Chamber Reacts to Chancellor's Extension of Furlough Scheme
Commenting on the Chancellor’s decision to extend the Coronavirus Job Retention Scheme, Subrahmaniam Krishnan-Harihara, Head of Research at Greater Manchester Chamber of Commerce, said: "Breaking the recent trend of last-minute interventions to offer measures to mitigate the adverse economic impacts of COVID-19, the Chancellor today unveiled weighty additions to the package of support available to businesses.
"Notable amongst them is the extension to the Coronavirus Job Retention Scheme, which will now be available until March 2021 on the 'August 2020' terms, under which the government will continue to pay up to 80% of workers' wages and employers covering the cost of Employer NICs and pension contributions. Reportedly, these were hotly debated topics within Whitehall but the fact this additional support has now been offered is great news.
"We at Greater Manchester Chamber welcome today's announcements. Along with the enhanced income support grant for the self-employed, today's package is an important step in providing certainty to business not just for the duration of the second lockdown, but through the festive trading period and into 2021.
"Greater Manchester Chamber’s sixth GM COVID-19 Recovery Tracker survey, covering the first three weeks of October, found that customer demand has decreased since September. There was an associated worsening in cash positions for many businesses. Diminished cash reserves and poor business confidence will likely thwart any expansion in productive capacity, so investment prospects are likely to be subdued. Under these circumstances, the business community needs clarity and assurance that the government will provide support to avert business failure and unemployment.
"Since August, Greater Manchester Chamber has consistently called for support to be commensurate with the restrictions imposed on businesses. We have also had reservations about piecemeal extensions to support measures and urged the government to chart a longer-term recovery plan. That plan should include concrete steps to prevent further spread of COVID-19, which might necessitate yet another lockdown. That means the government should utilise the four-week lockdown period as an opportunity to radically improve the Test, Track and Isolate system. Let us be clear: there is no substitute for a fully functioning economy.

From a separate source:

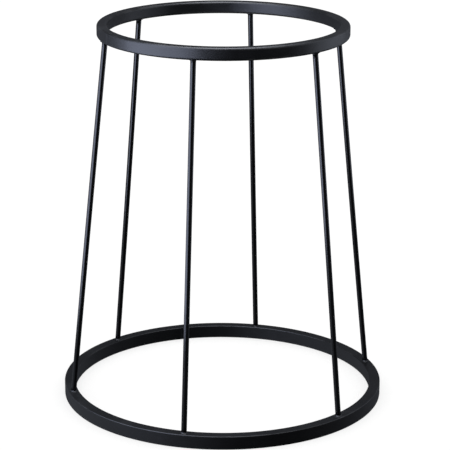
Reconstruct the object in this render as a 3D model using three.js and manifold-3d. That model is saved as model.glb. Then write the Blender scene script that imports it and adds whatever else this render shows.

"It is certain that COVID-19 will remain unpropitious to the economy, business growth and employment for many more months. Today's intervention by the Chancellor, the seventh since March, may not be the last. Had the extension to the furlough scheme been made in September, it is likely that some jobs would have been saved. Yet, late as it may be, we know that businesses across the country will have sighed a breath of relief this afternoon. Better early than late but better now than later, or never."